Robust ferromagnetism in Mn and Co doped 2D-MoS2 nanosheets: Dopant and phase segregation effects

Abstract

We investigate the structural and ferromagnetic properties of Mo1-xMnxS2 and Mo1-xCoxS2 (x = 0, 0.025, 0.05, 0.075, 0.1 and 0.25) nanosheets synthesized by a wet chemical process. X-ray diffraction (XRD) patterns confirm the 2H polytype of MoS2 for both pristine and doped nanosheets. From X-ray absorption near-edge spectral (XANES) studies, Mn doping in MoS2 is found to be very ineffective even for x up to 0.25 and is found to be in Mn4+ oxidation state. Cobalt doping in MoS2 is very effective and found in a mixed oxidation state of 2(+)/3(+). For x > 0.05, Co9S8 secondary phase is discerned in XRD. XANES and extended X-ray absorption fine structure study further confirm the absence of Co, Mn clusters. All the MoS2 nanosheets are multi-layered (similar to 10 to 20 layers) as discerned from Raman and high-resolution transmission electron microscopy (HRTEM) studies. HRTEM images also show the presence of planar and edge defects in MoS2 nanosheets. These defects arise from the bends, tears, folds and edges of the nanosheets. In addition to these defects, sulphur vacancy point defects are predominant as evidenced from electron paramagnetic resonance signal at g = 2.03. Pristine MoS2 nanosheets exhibit weak ferromagnetism [magnetization (MS) = 19 x 10(-3) emu/g and 1.3 x 10(-3) emu/g at T = 5 K and 300 K] mostly arising from the planar defects.

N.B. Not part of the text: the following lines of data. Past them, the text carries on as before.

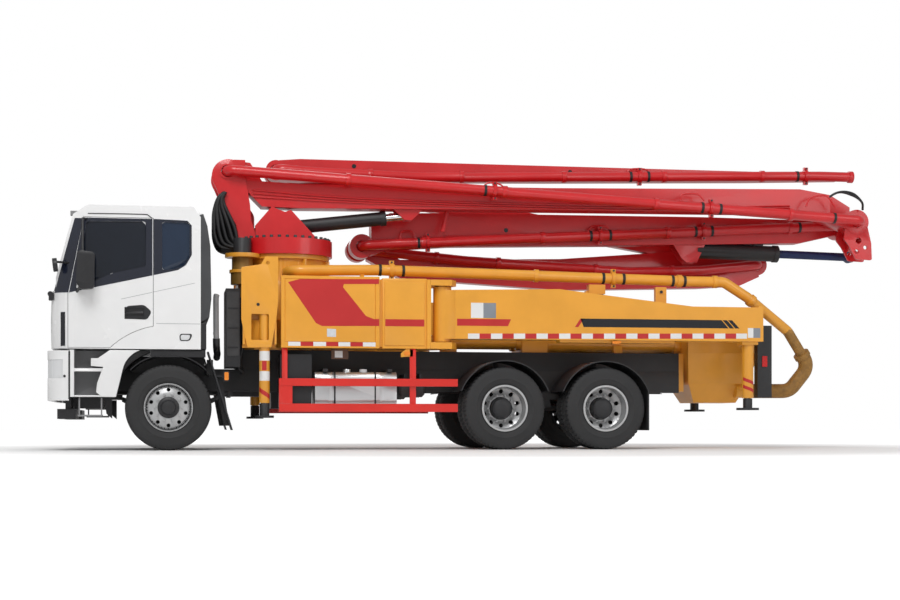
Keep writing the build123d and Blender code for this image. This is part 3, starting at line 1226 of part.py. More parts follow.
def cylinder_rod(start, end, y, rod_radius, from_start, eye_radius, width):
    """Hydraulic rod with its eye."""
    rod = rod_between(along(start, end, from_start, y), (end[0], y, end[1]), rod_radius)
    return rod + cross_rod(end[0], end[1], y - width / 2, y + width / 2, eye_radius)


def lift_barrel():
    """Barrel of the cylinder that raises the boom; it turns on the turret's pin."""
    tube = cylinder_tube(LIFT_ANCHOR, LIFT_EYE, 0, LIFT_TUBE_RADIUS, LIFT_TUBE_LENGTH, 72, 112, 90)
    tube = cylinder_bore(tube, LIFT_ANCHOR, LIFT_EYE, 0, LIFT_ROD_RADIUS, LIFT_TUBE_LENGTH, 72)
    return tube - cross_rod(*LIFT_ANCHOR, -80, 80, 40.3)


# ---------------------------------------------------------------- write the nodes
write("chassis_frame", chassis_frame())
write("front_axle", front_axle())
write("rear_axles", rear_axles())
write("engine", engine())
bumper_body, lamp_pair = bumper()
write("bumper", bumper_body)
write("headlights", Compound(children=lamp_pair))
write("front_fenders", front_fenders())
write("fuel_tank", fuel_tank())
write("side_guards", side_guards())
write("mudguards", mudguards())
write("pedestal", pedestal())
write("lockers", Compound(children=lockers()))
write("hinge_blocks", Compound(children=hinge_blocks()))
write("pump_unit", pump_unit())
write("hopper", hopper())
hopper_side_plates, hopper_end_plates = hopper_walls()
write("hopper_side_plates", Compound(children=hopper_side_plates))
write("hopper_end_plates", Compound(children=hopper_end_plates))
write("hopper_grate", hopper_grate())
write("deck_pipe", deck_pipe())
write("cab_shell", cab_shell())
write("cab_glass", Compound(children=cab_glass()))
write("cab_interior", Compound(children=cab_interior()))
write("kerb_mirrors", Compound(children=kerb_mirrors()))
for side_name, side in SIDES:
    write(f"door_{side_name}", Compound(children=door(side)))
    write(f"knuckle_{side_name}", side_copy(knuckle(), side))
    write(f"front_tyre_{side_name}", side_copy(tyre(0, FRONT_TRACK_Y), side))
    write(f"front_rim_{side_name}", side_copy(front_rim(), side))
    for axle_name, station in (("second", SECOND_AXLE), ("third", THIRD_AXLE)):
        pair = [side_copy(tyre(station, y), side) for y in rear_tyre_places()]
        write(f"{axle_name}_tyres_{side_name}", Compound(children=pair))
        write(f"{axle_name}_rims_{side_name}", side_copy(rear_rims(station), side))
    write(f"front_leg_{side_name}", front_leg(side_name, side))
    write(f"front_jack_{side_name}", side_copy(jack(JACK_STATION, JACK_Y, 410, 600, 1900, 120), side))
    write(f"rear_leg_{side_name}", rear_leg(side))
    write(f"rear_jack_{side_name}",
          side_copy(jack(REAR_JACK_STATION, REAR_JACK_Y, 520, 680, 1700, 150), side))
write("turret", turret() + riser())
ARMS = {1: arm_1, 2: arm_2, 3: arm_3, 4: arm_4, 5: arm_5}
for number, make in ARMS.items():
    write(f"arm_{number}", make() + arm_line(number))
write("lift_barrel", lift_barrel())
write("lift_rod", cylinder_rod(LIFT_ANCHOR, LIFT_EYE, 0, LIFT_ROD_RADIUS, 150, 62, 112))
write("elbow_rod", cylinder_rod(ELBOW_BASE, ELBOW_EYE, ELBOW_Y, ELBOW_ROD_RADIUS, ELBOW_ROD_START,
                                ELBOW_EYE_RADIUS, ELBOW_EYE_WIDTH))
write("tie_rod", tie_rod())
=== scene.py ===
"""Looks of the concrete pump truck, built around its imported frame.

Frame: +X forward, +Y left, +Z up, in metres, origin on the ground under the middle.
Places along the truck are stations: metres behind the front axle.
"""

import json
import logging
from dataclasses import dataclass, field
from enum import Enum
from math import cos, pi, radians, sin
from typing import Callable, Iterable, Optional, Sequence, Union

import bmesh
import bpy
import numpy as np
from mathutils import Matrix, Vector


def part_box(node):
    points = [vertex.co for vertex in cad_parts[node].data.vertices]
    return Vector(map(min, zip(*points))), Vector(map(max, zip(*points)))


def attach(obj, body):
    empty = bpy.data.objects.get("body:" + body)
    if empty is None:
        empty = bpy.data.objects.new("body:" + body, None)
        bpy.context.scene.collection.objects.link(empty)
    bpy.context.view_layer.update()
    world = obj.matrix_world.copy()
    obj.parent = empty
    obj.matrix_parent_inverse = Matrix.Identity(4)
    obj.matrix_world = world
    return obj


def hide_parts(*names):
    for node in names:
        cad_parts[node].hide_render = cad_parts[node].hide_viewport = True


logging.basicConfig(level=logging.INFO, format="%(message)s")
LOG = logging.getLogger("pump_truck")

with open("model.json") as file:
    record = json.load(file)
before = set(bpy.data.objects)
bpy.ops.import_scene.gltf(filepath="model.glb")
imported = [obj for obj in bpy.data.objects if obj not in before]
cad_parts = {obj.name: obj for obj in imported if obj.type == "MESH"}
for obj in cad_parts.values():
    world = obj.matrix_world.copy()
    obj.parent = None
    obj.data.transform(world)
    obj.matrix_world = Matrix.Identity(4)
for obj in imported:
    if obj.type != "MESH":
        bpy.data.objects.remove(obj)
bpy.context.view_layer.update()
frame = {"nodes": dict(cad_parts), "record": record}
BODY_OF_NODE = {
    node: body for body, nodes in frame["record"]["behaviour"]["bodies"].items() for node in nodes
}
FRONT_AXLE_X = sum(corner.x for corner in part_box("front_tyre_left")) / 2
WHEEL_Z = sum(corner.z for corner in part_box("front_tyre_left")) / 2
SIDES = (("left", 1.0), ("right", -1.0))
AXIS_GAP = 0.0001  # a turned profile stays this far off its axis
FOIL_THICK = 0.0015  # how far a foil stands proud of its face
FOIL_ROOT = 0.001  # how deep a foil is let into its face
MERGE_DISTANCE = 0.00002  # CAD corners closer than this are one
BEVEL_ANGLE = 38.0  # degrees; sharper edges are rounded
BEVEL_STEPS = 2
SHARP_ANGLE = 30.0  # degrees; edges sharper than this stay sharp
PANEL_EDGE = 0.006  # rounded edge of a large panel
PLATE_EDGE = 0.004  # of plates and profiles
SMALL_EDGE = 0.003  # of small parts
BUMP_DEPTH = 0.002
COAT_ROUGHNESS = 0.12
GLOSS_SPREAD = 0.08  # roughness moves this far either way


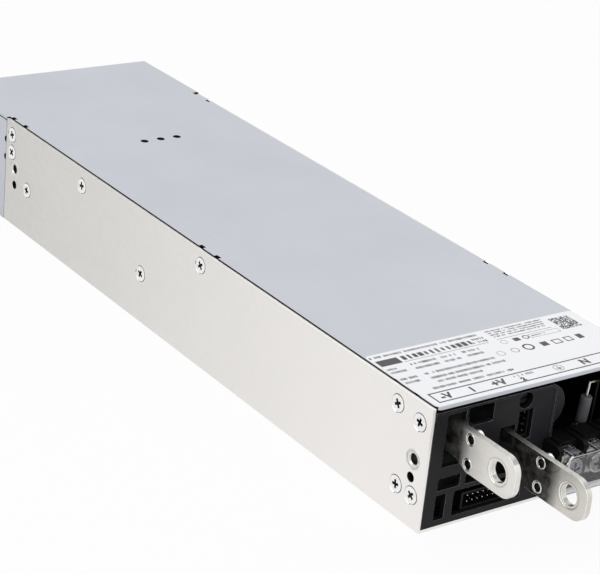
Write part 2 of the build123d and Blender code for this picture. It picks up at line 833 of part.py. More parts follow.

While the magnetization increases roughly 6 (3) times higher for Mn-doped MoS2 compared to the pristine MoS2 nanosheets at 300 K (5 K). For Co-doped MoS2 nanosheets 7 times increase in MS is found at 300 K, however, the changes are minimal at 5 K. A small change in MS for Mo1-xMnxS2 nanosheets is due to ineffective Mn substitution at Mo sites. On the contrary, Co doped samples exhibit strong paramagnetic contribution at 5 K. Despite effective substitution of Co in MoS2, the saturation magnetization values obtained after subtracting the paramagnetic component are slightly less compared to Mn doped samples. This is most probably due to the dominant antiferromagnetic interaction and the Co9S8 phase segregation. Thus, our experiments show that controlled Mn and Co doping in the low concentration (x < 0.05) is a promising candidate for enabling ferromagnetism in MoS2 nanosheets for spintronics and sensor applications.